Stated goal: Find the lines that hold the word "materials" and return them.

********

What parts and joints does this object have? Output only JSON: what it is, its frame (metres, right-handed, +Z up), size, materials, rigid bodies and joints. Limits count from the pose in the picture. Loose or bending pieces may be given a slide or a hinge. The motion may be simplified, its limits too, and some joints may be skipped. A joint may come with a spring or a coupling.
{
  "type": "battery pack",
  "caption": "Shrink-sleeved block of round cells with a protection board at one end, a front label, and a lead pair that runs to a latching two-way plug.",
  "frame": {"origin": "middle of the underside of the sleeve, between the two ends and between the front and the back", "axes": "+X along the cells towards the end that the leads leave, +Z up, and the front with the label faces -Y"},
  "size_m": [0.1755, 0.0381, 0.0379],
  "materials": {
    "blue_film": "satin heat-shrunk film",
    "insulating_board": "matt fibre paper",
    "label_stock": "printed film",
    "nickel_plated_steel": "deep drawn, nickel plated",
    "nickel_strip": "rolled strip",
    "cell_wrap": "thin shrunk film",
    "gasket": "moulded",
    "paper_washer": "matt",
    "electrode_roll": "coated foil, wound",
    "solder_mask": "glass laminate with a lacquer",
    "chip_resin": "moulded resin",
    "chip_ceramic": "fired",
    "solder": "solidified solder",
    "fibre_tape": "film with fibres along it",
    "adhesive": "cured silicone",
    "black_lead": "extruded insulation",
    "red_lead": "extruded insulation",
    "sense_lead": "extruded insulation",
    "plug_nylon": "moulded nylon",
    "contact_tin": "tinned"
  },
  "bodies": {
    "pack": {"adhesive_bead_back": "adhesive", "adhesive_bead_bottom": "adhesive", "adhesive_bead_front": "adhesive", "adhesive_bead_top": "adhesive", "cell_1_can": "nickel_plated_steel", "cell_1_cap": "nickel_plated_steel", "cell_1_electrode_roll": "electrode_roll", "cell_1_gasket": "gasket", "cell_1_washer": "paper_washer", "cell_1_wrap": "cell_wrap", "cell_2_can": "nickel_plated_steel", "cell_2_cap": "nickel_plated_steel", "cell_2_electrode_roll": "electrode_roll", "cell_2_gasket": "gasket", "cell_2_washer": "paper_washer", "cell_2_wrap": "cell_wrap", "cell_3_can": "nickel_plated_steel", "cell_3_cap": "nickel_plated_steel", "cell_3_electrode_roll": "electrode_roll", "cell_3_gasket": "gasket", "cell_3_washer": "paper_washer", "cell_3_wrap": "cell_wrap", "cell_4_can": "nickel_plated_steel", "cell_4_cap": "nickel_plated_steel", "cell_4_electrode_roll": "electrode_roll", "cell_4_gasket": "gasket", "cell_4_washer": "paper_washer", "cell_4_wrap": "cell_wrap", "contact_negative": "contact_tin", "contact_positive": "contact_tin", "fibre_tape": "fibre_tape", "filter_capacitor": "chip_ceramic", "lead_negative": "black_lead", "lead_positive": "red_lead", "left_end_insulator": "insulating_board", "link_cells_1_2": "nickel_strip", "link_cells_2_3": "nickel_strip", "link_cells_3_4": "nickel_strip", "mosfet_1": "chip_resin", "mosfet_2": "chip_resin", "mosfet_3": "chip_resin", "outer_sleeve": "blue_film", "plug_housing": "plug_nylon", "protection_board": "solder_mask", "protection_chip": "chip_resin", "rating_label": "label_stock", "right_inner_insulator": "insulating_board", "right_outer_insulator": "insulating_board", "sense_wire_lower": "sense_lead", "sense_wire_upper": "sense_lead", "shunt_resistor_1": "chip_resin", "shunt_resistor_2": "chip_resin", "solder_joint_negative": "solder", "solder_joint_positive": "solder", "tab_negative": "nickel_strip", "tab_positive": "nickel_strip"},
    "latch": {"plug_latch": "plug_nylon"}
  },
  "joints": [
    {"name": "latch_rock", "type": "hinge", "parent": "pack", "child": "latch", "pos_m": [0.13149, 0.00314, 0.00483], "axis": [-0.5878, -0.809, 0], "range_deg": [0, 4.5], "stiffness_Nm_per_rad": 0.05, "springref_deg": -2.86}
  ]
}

********

Written solution:
What parts and joints does this object have? Output only JSON: what it is, its frame (metres, right-handed, +Z up), size, materials, rigid bodies and joints. Limits count from the pose in the picture. Loose or bending pieces may be given a slide or a hinge. The motion may be simplified, its limits too, and some joints may be skipped. A joint may come with a spring or a coupling.
  "materials": {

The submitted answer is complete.